— Start —

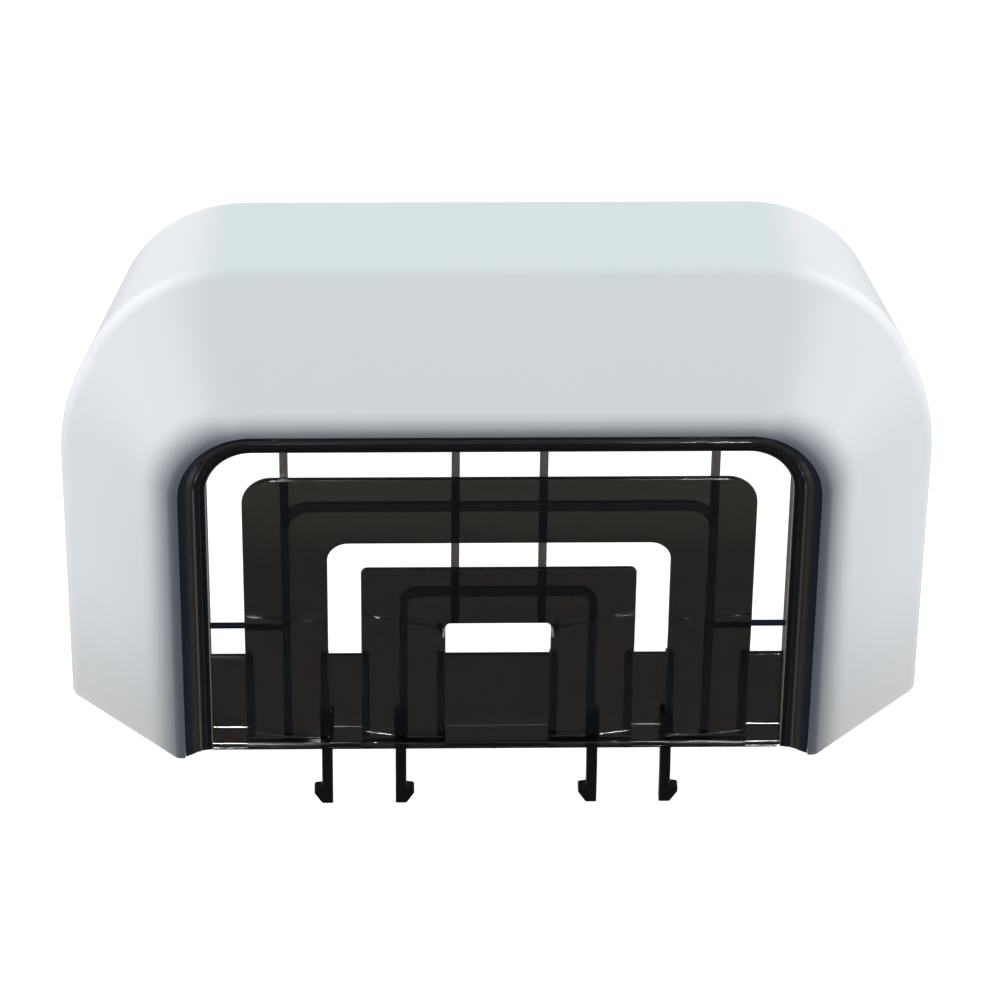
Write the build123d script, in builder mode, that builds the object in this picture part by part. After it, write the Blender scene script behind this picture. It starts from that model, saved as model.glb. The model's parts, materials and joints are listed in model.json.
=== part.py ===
"""Push-on light cover of a garage door opener: a milky hood with a smoked vent insert.

X is to the right, Z is up and +Y runs back to the opener's chassis. The origin is in the
middle of the open rear mouth, level with the hood's bottom edge, so the whole cover is in
front of it, at negative Y. Millimetres.
"""
import os
from math import cos, radians, sin, tan

from build123d import *

# hood
cover_width = 280
cover_height = 165.5
cover_depth = 76
wall = 2.5
front_y = -cover_depth
fold_y = front_y + 36            # where the side walls turn into the sloping front
fold_radius = 8
opening_half = 101.4             # the front opening, which the insert fills
opening_top = 125.8
opening_radius = 23.4
lip_width = 2.6                  # flat rim round the front opening
lip_depth = 6

# a corner of the hood's outline: the lean of its straight stretch in degrees, the radius
# above the stretch, the radius below it and the stretch's length
rear_corner = (66.2, 42, 40, 45.4)
fold_corner = (62, 55, 88, 1.1)
lip_corner = (62, 26, 26, 0.4)

# bezel and rail round the insert
plate = 2
bezel_width = 8.8
bezel_step = 4.6                 # width of the bezel's sloping outer face
bezel_front = front_y + 0.8
bezel_back = front_y + 16
bezel_skirt_back = front_y + 9
rail_height = 2.4
rail_depth = 3
rail_front = front_y + 4.3
rail_end_gap = 0.8               # the right end of the rail stops short of the bezel

# vent arches
face_y = front_y + 4             # front of the vent arches
outer_arch = (81.4, 107.3, 9.6)  # half width, top, corner radius
outer_gap = (54.6, 82.5, 6.7)
inner_arch = (44, 72.4, 2)
centre_slot = (16.9, 50.9, 1.7)
fold_height = 53                 # bend across the middle of each arch leg
crease_height = 3.5              # lower crease across the middle of each arch leg
leg_lean = 3                     # how far back each leg has gone at its lower crease
crease_tilt = 8                  # degrees by which bend and crease drop towards the middle

# ribs
rib_width = 2.6
rib_back = face_y + plate + 5
arch_rib_back = face_y + plate + 2.6
outer_arch_rib = (68, 95.4, 8)   # half width, top and radius of the centre line
inner_arch_rib = (30.4, 62.2, 4.5)
side_rib_height = 47.9            # underside
side_rib_width = 1.4
side_rib_depth = 2
centre_rib_x = 13.9

# recessed panels
recess_front = front_y + 9.5
recess_top = 34.2
recess_bend = 6
recess_wall = 2.6
recess_wall_back = front_y + 13.5

# snap prongs
prong_places = {"outer": 55.4, "inner": 31.3}
prong_width = 3.6
prong_depth = 4
prong_front = front_y + 6.5      # front face at the root
prong_step = 2                   # how far forward the finger steps below its root
prong_bend = -10
prong_tip = -22.5
hook_reach = 2.6
hook_top = -16.4
prong_gap = 0.3
root_width = 4.4
root_top = 12.5
root_back = front_y + 12.5

# release tabs
tab_width = 22
tab_length = 24
tab_height = 51
tab_slot = 1
tab_gap = 0.3
catch_length = 5
catch_reach = 0.9

half_width = cover_width / 2
bezel_half = opening_half - bezel_width
bezel_top = opening_top - bezel_width
arch_back = face_y + plate
far = 400                        # longer than anything that is cut


def upright(y):
    """Plane at depth y that faces the front: sketch x is X and sketch y is Z."""
    return Plane(origin=(0, y, 0), x_dir=(1, 0, 0), z_dir=(0, -1, 0))


def save(piece, label):
    """Name a finished piece and write its file."""
    piece.label = label
    export_step(piece, f"parts/{label}.step")


def hood_outline(half, top, corner, inset):
    """Outline of the hood: upright sides and leaning, rounded upper corners."""
    lean, upper_radius, lower_radius, straight = corner
    half = half - inset
    top = top - inset
    upper_tangent = (upper_radius - inset) * tan(radians(lean / 2))
    lower_tangent = (lower_radius - inset) * tan(radians(45 - lean / 2))
    length = upper_tangent + straight + lower_tangent
    side_z = top - length * sin(radians(lean))
    top_x = half - length * cos(radians(lean))
    with BuildSketch(mode=Mode.PRIVATE) as outline:
        with BuildLine():
            Polyline((-half, 0), (-half, side_z), (-top_x, top), (top_x, top), (half, side_z),
                     (half, 0), close=True)
        make_face()
        fillet([v for v in outline.vertices() if abs(v.Y - top) < 0.01], upper_radius - inset)
        fillet([v for v in outline.vertices() if abs(v.Y - side_z) < 0.01], lower_radius - inset)
    return outline.sketch


def hood_block(inset, lip_inset):
    """Solid hood from the rear mouth to the front plane, set in from the outside."""
    with BuildPart(mode=Mode.PRIVATE) as block:
        for near_y, far_y in ((0, fold_y), (fold_y, front_y)):
            with BuildSketch(upright(near_y)):
                corner = fold_corner if near_y == fold_y else rear_corner
                add(hood_outline(half_width, cover_height, corner, inset))
            with BuildSketch(upright(far_y)):
                if far_y == front_y:
                    add(hood_outline(opening_half + lip_width, opening_top + lip_width,
                                     lip_corner, lip_inset))
                else:
                    add(hood_outline(half_width, cover_height, fold_corner, inset))
            loft(ruled=True)
    return block


def arch_outline(half, top, radius, bottom=0):
    """Upright rectangle with round upper corners."""
    with BuildSketch(mode=Mode.PRIVATE) as outline:
        with Locations((0, (top + bottom) / 2)):
            Rectangle(2 * half, top - bottom)
        fillet(outline.vertices().group_by(Axis.Y)[-1], radius)
    return outline.sketch


def arch_block(front, back, outer, inner, bottom=0):
    """Arch between two outlines that share their foot, from front to back."""
    with BuildPart(mode=Mode.PRIVATE) as block:
        with BuildSketch(upright(back)):
            add(arch_outline(*outer, bottom))
            add(arch_outline(*inner, bottom), mode=Mode.SUBTRACT)
        extrude(amount=back - front)
    return block.part


def vent_arch(outer, inner, space=0):
    """Flat arch whose legs bend back across a slanting line and return at their foot.

    The space is how much of the room in front of the arch is taken in as well.
    """
    middle = (outer[0] + inner[0]) / 2
    tilt = radians(crease_tilt)
    along = Plane(origin=(middle, 0, 0), x_dir=(0, 1, 0), z_dir=(cos(tilt), 0, sin(tilt)))
    top = outer[1] + middle * tan(tilt) + plate
    low = -middle * tan(tilt)
    fronts = [(face_y, top), (face_y, fold_height), (face_y + leg_lean, crease_height),
              (rail_front, rail_height), (rail_front, low)]
    with BuildPart(mode=Mode.PRIVATE) as half:
        with BuildSketch(along):
            with BuildLine():
                backs = [(y + plate, z * cos(tilt)) for y, z in reversed(fronts)]
                Polyline([(y - space, z * cos(tilt)) for y, z in fronts] + backs, close=True)
            make_face()
        extrude(amount=far, both=True)
        with BuildSketch(upright(0)):
            add(arch_outline(*outer, rail_height))
            add(arch_outline(*inner, rail_height), mode=Mode.SUBTRACT)
            with Locations((-far / 2, far / 2)):
                Rectangle(far, far, mode=Mode.SUBTRACT)
        extrude(amount=cover_depth, mode=Mode.INTERSECT)
        mirror(about=Plane.YZ)
    return half.part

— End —

In the material above, show every line where the word "that" turns up.

Write the build123d script, in builder mode, that builds the object in this picture part by part. After it, write the Blender scene script behind this picture. It starts from that model, saved as model.glb. The model's parts, materials and joints are listed in model.json.
far = 400                        # longer than anything that is cut
    """Plane at depth y that faces the front: sketch x is X and sketch y is Z."""
    """Arch between two outlines that share their foot, from front to back."""